= EXERCISE =
Set down the material below in full, matching it exactly.
• • • •
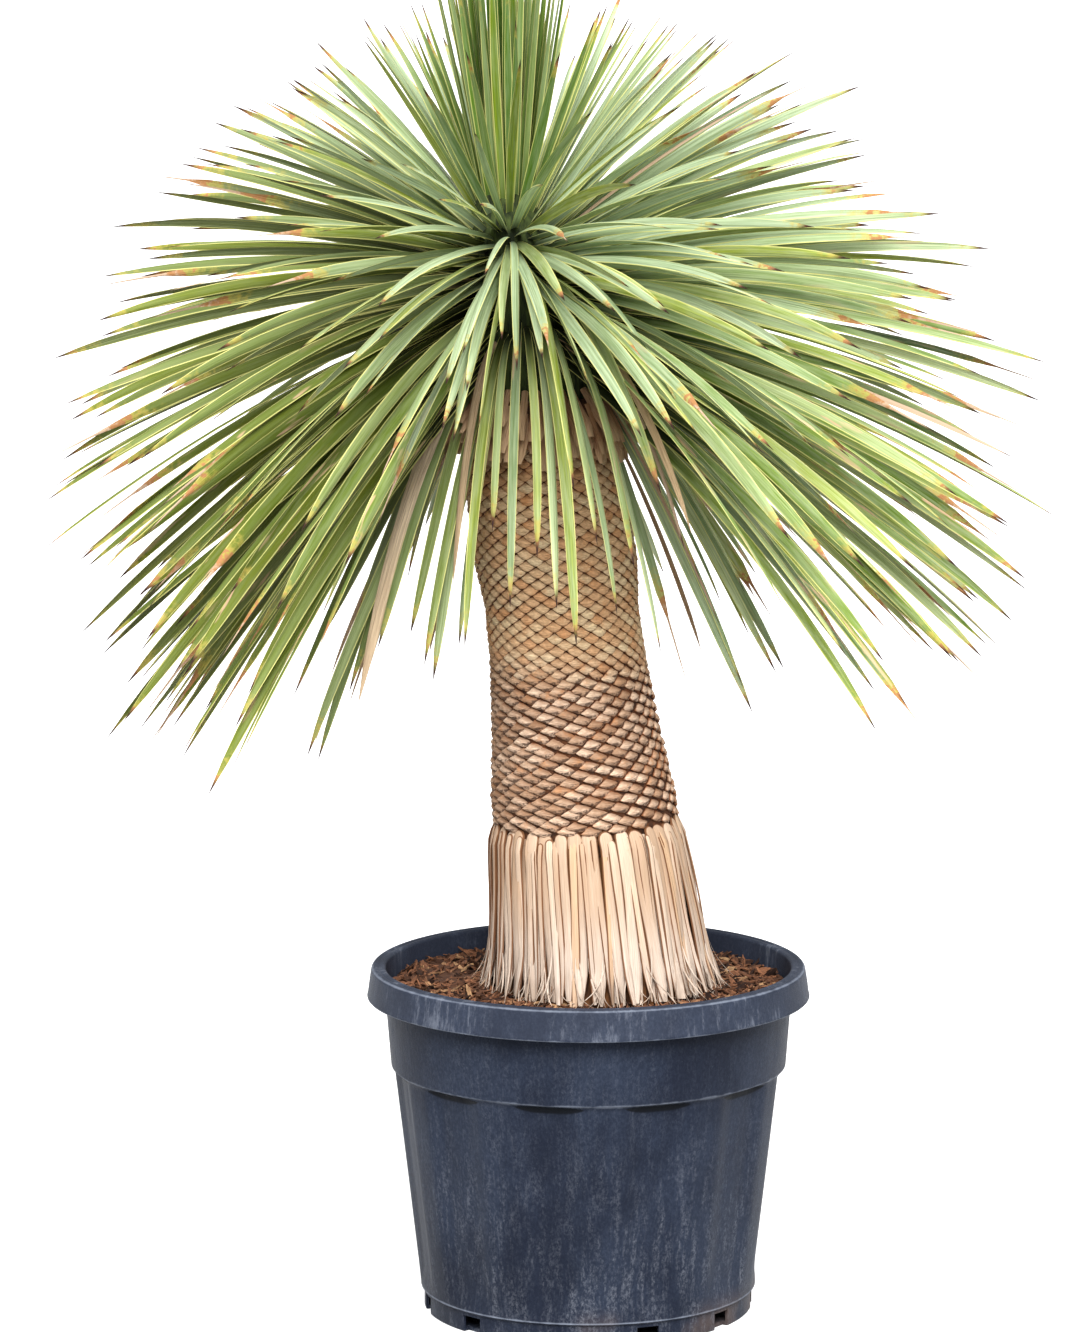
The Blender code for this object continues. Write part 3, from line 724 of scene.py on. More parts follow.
def net_places():
    """Angle and height of each pad of the net, with its steps down and up to the next rows."""
    half = math.pi / PADS_ROUND
    for row in range(int((SCALE_TOP - ROPE_TOP) / PAD_ROW) + 1):
        height = ROPE_TOP + row * PAD_ROW
        for k in range(PADS_ROUND):
            yield half * (2 * k + row % 2), height, (half, -PAD_ROW), (half, PAD_ROW)


def strand_places():
    """The same for the strands, which wind down to the right and close up round the trunk."""
    along, across = ROPE_STEPS
    down = ROPE_TURN, -across * ROPE_RISE
    up = (math.tau - along * ROPE_TURN) / across, along * ROPE_RISE
    steps = int((ROPE_TOP - SHELF) / -down[1]) + 10
    for strand in range(across):
        first = round(strand * up[1] / -down[1])
        for k in range(first, first + steps):
            height = ROPE_TOP + strand * up[1] + k * down[1]
            if height < ROPE_TOP:
                yield strand * up[0] + k * down[0], height, down, up


places = [*net_places(), *strand_places()]
print("places for leaf bases:", len(places))

# %% Leaf base form
PAD_ACROSS = np.array([-1.0, -0.80, -0.52, -0.26, 0.0, 0.26, 0.52, 0.80, 1.0])
PAD_BELLY = (0.95, 0.40)
PAD_FILL = 0.955
PAD_RINGS = np.array([0.15, 0.50, 0.78, 0.92, 1.0, 0.98])
PAD_SINK = 0.0056
PAD_SEAT = 0.0031
PAD_TILT = (0.0014, 0.0023)
PAD_DOME = (0.0010, 0.0020)
PAD_ROUNDING = 0.0018
ROPE_TAPER = 0.12
ROPE_TILT = (0.0010, 0.0020)
ROPE_ARCH = 0.0012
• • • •
= TASK OUTPUT =
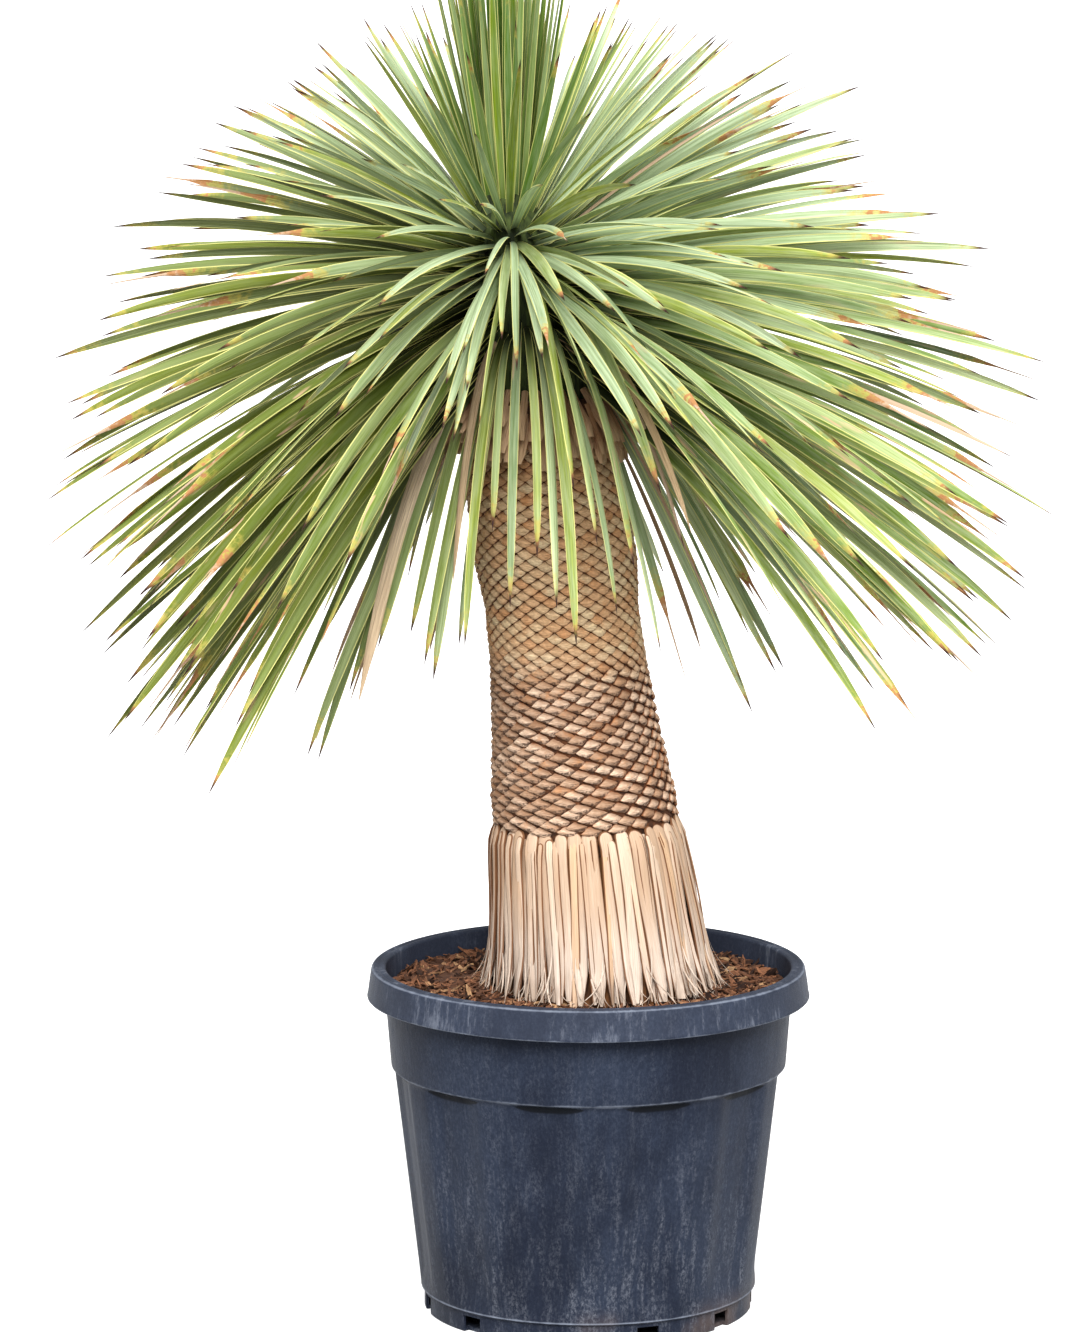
The Blender code for this object continues. Write part 3, from line 724 of scene.py on. More parts follow.
def net_places():
    """Angle and height of each pad of the net, with its steps down and up to the next rows."""
    half = math.pi / PADS_ROUND
    for row in range(int((SCALE_TOP - ROPE_TOP) / PAD_ROW) + 1):
        height = ROPE_TOP + row * PAD_ROW
        for k in range(PADS_ROUND):
            yield half * (2 * k + row % 2), height, (half, -PAD_ROW), (half, PAD_ROW)


def strand_places():
    """The same for the strands, which wind down to the right and close up round the trunk."""
    along, across = ROPE_STEPS
    down = ROPE_TURN, -across * ROPE_RISE
    up = (math.tau - along * ROPE_TURN) / across, along * ROPE_RISE
    steps = int((ROPE_TOP - SHELF) / -down[1]) + 10
    for strand in range(across):
        first = round(strand * up[1] / -down[1])
        for k in range(first, first + steps):
            height = ROPE_TOP + strand * up[1] + k * down[1]
            if height < ROPE_TOP:
                yield strand * up[0] + k * down[0], height, down, up


places = [*net_places(), *strand_places()]
print("places for leaf bases:", len(places))

# %% Leaf base form
PAD_ACROSS = np.array([-1.0, -0.80, -0.52, -0.26, 0.0, 0.26, 0.52, 0.80, 1.0])
PAD_BELLY = (0.95, 0.40)
PAD_FILL = 0.955
PAD_RINGS = np.array([0.15, 0.50, 0.78, 0.92, 1.0, 0.98])
PAD_SINK = 0.0056
PAD_SEAT = 0.0031
PAD_TILT = (0.0014, 0.0023)
PAD_DOME = (0.0010, 0.0020)
PAD_ROUNDING = 0.0018
ROPE_TAPER = 0.12
ROPE_TILT = (0.0010, 0.0020)
ROPE_ARCH = 0.0012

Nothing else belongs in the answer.